RECORDED DATA.
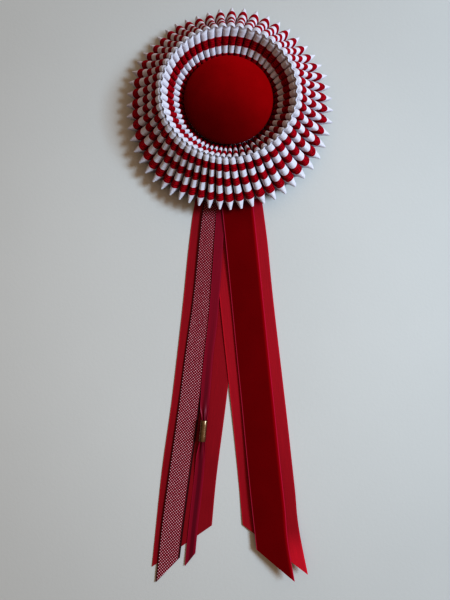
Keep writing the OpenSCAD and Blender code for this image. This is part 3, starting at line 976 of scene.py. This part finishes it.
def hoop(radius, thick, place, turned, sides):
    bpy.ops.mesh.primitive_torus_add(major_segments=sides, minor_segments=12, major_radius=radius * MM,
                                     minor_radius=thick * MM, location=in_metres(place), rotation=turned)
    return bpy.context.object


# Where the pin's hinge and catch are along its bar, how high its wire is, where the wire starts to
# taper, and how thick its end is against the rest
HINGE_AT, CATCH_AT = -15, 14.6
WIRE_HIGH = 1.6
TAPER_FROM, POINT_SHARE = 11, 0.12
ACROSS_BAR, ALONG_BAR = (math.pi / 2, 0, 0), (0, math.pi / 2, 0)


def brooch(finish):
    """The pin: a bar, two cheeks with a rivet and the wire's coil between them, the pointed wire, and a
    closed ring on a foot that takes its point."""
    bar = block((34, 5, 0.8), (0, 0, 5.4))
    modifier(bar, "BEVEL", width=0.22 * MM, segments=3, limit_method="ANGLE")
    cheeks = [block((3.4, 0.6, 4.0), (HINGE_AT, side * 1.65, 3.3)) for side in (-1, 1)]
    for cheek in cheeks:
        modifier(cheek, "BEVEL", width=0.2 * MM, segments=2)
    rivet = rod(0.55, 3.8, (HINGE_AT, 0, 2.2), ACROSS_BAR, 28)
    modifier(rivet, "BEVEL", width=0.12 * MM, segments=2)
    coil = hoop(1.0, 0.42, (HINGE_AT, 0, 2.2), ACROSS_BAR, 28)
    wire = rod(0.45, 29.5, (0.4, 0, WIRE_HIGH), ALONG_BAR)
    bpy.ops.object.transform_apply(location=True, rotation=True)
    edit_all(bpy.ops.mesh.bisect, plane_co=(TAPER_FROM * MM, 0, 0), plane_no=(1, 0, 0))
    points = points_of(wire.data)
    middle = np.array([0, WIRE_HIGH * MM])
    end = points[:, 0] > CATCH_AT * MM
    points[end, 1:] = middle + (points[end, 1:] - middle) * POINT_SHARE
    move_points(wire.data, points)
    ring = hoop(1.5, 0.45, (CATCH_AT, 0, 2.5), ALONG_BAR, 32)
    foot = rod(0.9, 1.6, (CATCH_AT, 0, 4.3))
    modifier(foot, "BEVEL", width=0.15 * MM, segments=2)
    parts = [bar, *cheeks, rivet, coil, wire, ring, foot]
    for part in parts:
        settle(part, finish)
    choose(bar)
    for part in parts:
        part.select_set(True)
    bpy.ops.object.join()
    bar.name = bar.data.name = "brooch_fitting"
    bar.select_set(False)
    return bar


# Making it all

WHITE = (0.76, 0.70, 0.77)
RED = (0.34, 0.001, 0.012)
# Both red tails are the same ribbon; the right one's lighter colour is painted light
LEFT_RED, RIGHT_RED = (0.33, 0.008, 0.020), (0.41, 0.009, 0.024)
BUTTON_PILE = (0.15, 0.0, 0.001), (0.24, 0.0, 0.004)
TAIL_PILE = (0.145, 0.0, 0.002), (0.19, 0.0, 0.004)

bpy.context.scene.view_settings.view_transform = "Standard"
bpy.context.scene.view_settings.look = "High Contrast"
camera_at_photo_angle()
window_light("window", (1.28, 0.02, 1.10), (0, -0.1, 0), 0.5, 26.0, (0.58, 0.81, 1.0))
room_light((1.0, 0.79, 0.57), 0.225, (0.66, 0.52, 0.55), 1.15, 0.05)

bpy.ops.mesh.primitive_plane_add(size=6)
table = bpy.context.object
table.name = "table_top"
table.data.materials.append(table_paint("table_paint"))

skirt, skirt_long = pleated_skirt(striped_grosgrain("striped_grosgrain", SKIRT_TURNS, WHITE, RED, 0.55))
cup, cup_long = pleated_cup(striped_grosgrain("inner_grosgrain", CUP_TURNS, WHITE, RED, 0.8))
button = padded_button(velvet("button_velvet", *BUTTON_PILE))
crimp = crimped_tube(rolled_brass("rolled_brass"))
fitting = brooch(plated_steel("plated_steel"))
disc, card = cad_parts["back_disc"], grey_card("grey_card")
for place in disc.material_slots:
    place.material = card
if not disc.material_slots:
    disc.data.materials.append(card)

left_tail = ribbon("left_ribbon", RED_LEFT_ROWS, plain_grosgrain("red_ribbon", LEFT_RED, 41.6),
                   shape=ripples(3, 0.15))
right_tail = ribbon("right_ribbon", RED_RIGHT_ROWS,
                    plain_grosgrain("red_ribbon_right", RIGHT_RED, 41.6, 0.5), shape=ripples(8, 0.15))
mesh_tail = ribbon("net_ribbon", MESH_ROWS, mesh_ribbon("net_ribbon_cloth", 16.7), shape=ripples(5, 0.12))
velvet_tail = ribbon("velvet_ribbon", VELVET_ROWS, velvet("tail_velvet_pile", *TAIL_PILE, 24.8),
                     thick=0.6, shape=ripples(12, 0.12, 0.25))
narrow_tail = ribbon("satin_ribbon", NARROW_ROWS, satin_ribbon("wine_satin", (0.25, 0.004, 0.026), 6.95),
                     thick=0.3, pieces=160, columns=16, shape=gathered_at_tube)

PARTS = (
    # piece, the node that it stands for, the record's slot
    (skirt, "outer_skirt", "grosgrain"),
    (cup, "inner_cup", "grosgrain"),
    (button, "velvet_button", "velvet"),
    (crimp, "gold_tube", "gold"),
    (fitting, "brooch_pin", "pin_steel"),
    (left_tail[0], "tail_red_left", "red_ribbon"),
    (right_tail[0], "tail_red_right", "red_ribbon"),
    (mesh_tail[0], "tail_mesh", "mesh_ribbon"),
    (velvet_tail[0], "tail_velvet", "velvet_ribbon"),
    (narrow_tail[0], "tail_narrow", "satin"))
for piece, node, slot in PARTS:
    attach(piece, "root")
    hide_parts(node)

--

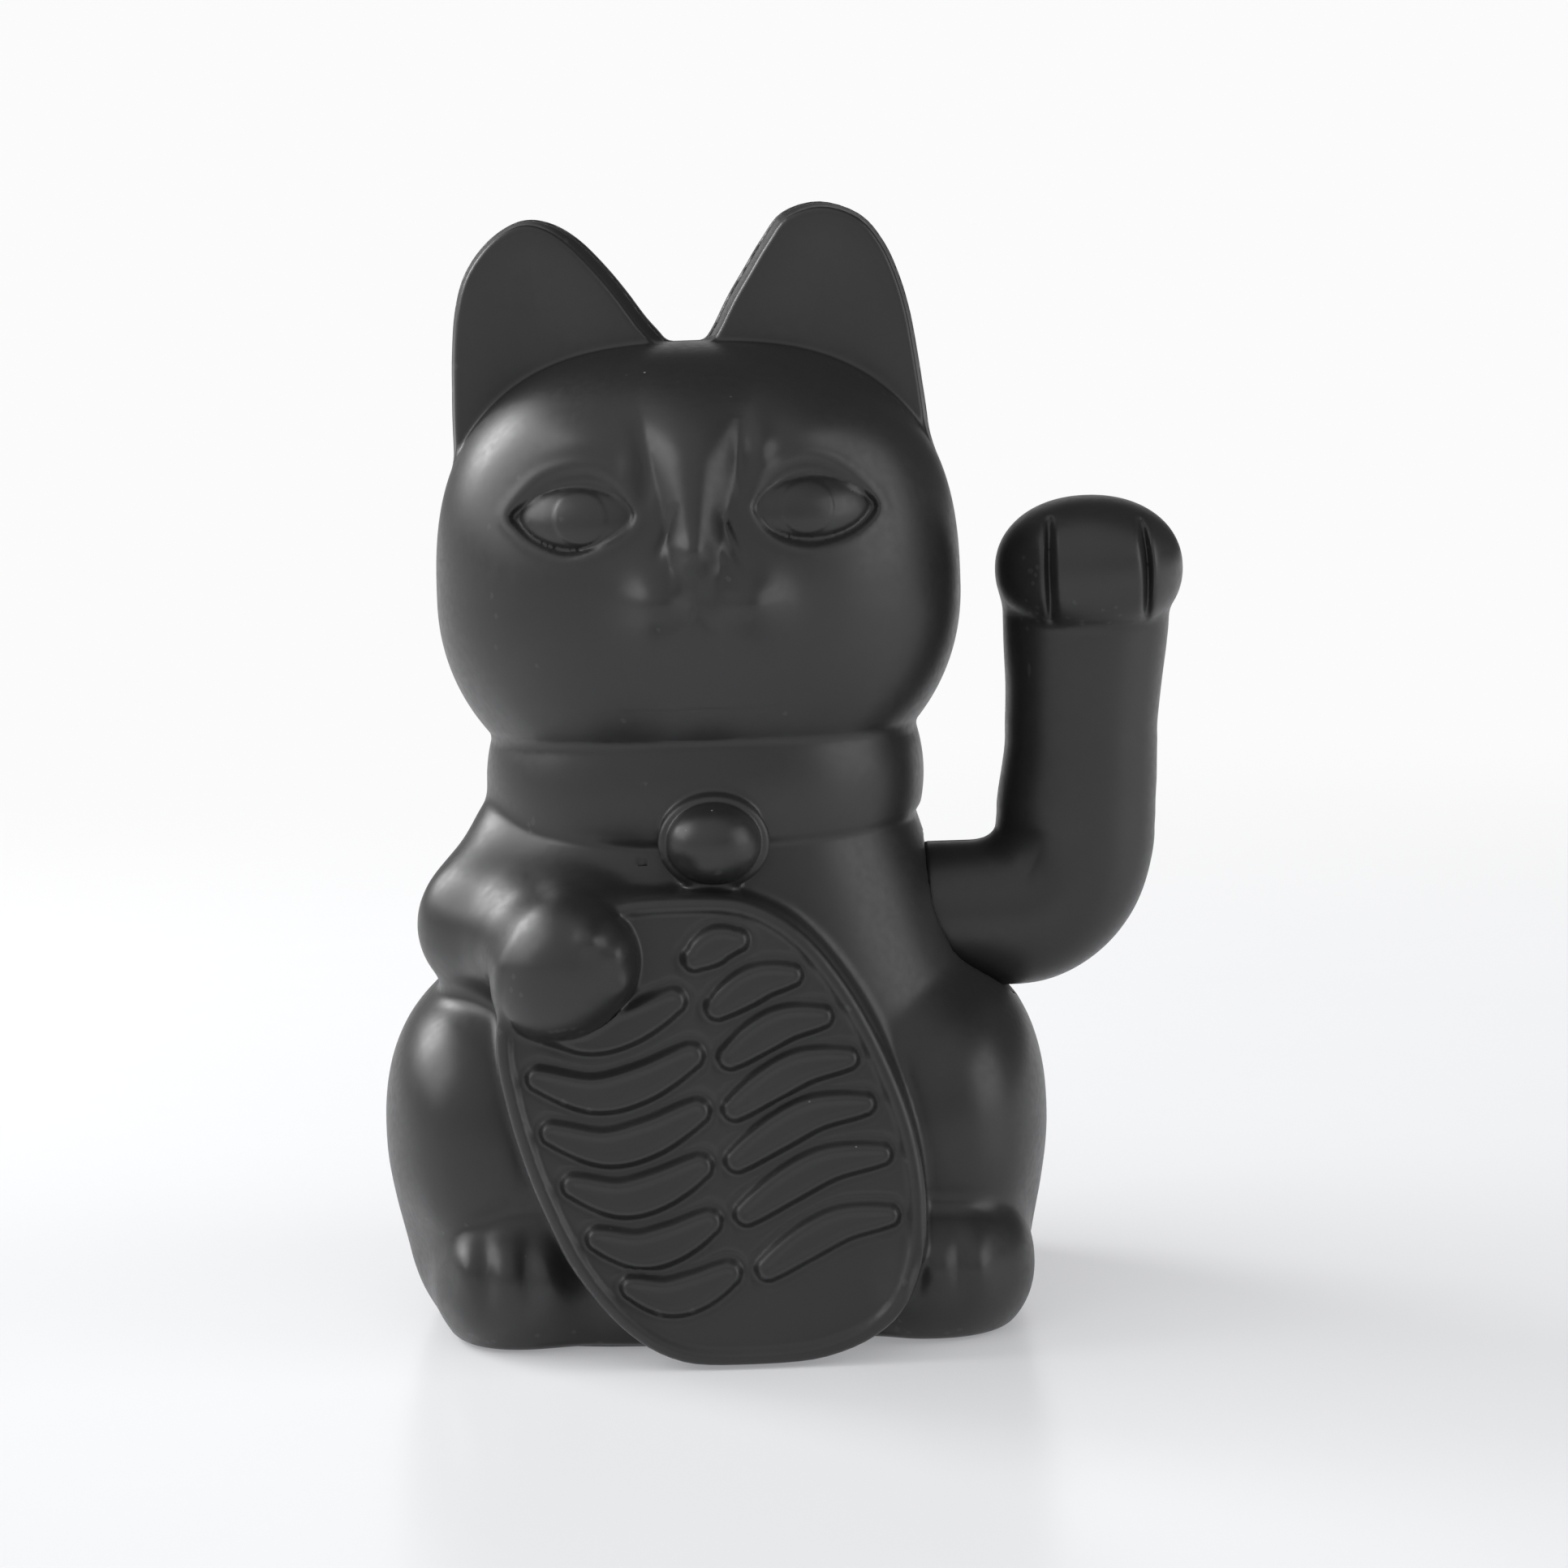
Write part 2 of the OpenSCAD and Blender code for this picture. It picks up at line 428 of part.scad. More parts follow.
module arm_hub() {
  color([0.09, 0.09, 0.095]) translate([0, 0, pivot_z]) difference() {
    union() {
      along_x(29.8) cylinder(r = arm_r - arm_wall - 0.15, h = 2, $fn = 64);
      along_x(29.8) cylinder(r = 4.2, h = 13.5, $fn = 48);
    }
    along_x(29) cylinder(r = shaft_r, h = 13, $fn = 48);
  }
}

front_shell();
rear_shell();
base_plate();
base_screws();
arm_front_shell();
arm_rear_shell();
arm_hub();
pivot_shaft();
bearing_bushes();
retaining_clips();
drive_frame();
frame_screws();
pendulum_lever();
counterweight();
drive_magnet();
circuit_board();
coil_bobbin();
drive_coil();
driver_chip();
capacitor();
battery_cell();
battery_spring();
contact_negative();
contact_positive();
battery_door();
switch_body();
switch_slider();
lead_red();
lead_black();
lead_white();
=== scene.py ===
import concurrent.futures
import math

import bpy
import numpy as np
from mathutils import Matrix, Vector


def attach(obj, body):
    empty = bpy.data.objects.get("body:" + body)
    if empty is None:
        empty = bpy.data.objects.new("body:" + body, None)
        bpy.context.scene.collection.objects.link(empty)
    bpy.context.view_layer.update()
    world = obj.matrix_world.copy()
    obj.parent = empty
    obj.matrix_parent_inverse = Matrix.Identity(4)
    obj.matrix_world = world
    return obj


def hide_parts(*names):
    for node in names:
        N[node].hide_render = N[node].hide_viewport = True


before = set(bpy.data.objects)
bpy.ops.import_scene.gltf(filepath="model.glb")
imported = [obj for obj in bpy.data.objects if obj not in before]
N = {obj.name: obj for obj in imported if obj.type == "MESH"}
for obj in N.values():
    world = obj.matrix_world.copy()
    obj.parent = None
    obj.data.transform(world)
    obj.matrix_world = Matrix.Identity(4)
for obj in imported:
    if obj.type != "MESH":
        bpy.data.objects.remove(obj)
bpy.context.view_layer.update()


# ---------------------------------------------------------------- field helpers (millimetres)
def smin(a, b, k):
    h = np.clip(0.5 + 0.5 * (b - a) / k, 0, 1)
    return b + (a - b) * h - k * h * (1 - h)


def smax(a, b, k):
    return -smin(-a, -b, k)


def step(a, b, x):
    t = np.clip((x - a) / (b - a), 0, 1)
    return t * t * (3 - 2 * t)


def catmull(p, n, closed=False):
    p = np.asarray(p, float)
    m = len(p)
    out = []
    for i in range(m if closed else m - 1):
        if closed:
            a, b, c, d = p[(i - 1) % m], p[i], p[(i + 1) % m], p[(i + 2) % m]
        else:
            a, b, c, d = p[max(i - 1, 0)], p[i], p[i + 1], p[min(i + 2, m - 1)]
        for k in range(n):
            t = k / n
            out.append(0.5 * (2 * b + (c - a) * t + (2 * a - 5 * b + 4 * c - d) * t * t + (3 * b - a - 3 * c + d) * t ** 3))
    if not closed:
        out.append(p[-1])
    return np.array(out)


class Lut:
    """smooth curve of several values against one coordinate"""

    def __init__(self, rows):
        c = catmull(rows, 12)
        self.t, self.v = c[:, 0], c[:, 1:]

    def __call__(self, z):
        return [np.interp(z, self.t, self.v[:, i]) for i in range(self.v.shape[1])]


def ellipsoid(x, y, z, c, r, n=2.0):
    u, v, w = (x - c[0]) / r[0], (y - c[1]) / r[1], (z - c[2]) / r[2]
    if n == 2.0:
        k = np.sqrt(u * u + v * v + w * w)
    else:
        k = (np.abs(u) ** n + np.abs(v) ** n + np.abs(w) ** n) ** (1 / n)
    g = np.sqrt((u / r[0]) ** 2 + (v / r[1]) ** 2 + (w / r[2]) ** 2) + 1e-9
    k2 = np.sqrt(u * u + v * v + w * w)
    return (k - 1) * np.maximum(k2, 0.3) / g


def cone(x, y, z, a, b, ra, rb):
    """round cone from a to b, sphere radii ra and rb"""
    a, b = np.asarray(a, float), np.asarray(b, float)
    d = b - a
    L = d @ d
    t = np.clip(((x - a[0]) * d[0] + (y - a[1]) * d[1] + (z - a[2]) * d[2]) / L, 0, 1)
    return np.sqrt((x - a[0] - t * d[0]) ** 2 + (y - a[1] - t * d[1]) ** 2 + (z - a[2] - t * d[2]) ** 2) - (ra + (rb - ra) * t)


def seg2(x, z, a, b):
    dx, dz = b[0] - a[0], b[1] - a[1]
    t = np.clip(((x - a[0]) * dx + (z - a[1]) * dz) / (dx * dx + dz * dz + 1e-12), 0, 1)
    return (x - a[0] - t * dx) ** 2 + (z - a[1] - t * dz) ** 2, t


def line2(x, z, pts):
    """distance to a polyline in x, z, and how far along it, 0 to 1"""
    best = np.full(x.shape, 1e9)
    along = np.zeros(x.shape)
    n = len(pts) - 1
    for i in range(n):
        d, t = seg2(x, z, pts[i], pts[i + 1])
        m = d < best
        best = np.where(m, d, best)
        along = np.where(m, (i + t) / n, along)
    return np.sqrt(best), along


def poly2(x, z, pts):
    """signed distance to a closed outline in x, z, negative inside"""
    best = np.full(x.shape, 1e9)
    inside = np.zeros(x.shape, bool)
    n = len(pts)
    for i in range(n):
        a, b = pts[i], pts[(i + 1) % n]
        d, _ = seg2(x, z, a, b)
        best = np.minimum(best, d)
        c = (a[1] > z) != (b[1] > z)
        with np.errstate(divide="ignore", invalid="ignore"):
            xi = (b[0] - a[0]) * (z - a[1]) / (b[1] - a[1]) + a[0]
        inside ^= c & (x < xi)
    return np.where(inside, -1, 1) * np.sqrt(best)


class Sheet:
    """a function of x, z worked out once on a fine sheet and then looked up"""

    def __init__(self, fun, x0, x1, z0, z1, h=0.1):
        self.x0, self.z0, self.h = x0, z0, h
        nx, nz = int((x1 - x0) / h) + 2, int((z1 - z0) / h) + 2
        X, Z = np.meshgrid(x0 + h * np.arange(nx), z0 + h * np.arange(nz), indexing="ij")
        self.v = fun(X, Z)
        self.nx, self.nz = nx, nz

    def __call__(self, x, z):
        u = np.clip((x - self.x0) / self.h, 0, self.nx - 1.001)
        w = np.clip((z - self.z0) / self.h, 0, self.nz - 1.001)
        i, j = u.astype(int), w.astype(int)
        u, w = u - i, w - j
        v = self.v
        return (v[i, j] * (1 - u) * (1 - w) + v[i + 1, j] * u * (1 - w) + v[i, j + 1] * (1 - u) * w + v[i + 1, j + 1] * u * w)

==

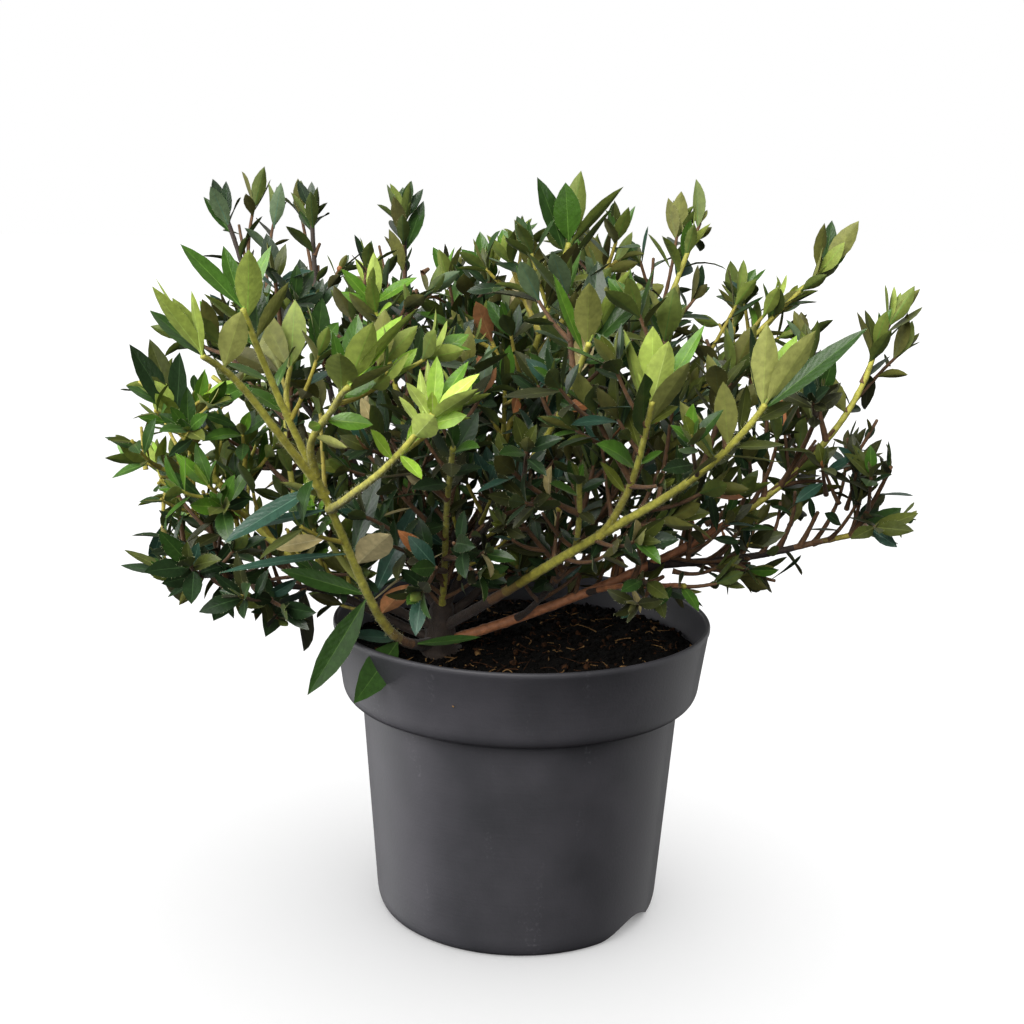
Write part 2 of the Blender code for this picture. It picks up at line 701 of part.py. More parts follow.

TASK OBJECTIVE. Repeat word for word the stretch of lines from the one with "obj.matrix_world = Matrix.Identity(4)" down to the one with "return -smin(-a, -b, k)", both included.

EXERCISE SOLUTION.
    obj.matrix_world = Matrix.Identity(4)
for obj in imported:
    if obj.type != "MESH":
        bpy.data.objects.remove(obj)
bpy.context.view_layer.update()


# ---------------------------------------------------------------- field helpers (millimetres)
def smin(a, b, k):
    h = np.clip(0.5 + 0.5 * (b - a) / k, 0, 1)
    return b + (a - b) * h - k * h * (1 - h)


def smax(a, b, k):
    return -smin(-a, -b, k)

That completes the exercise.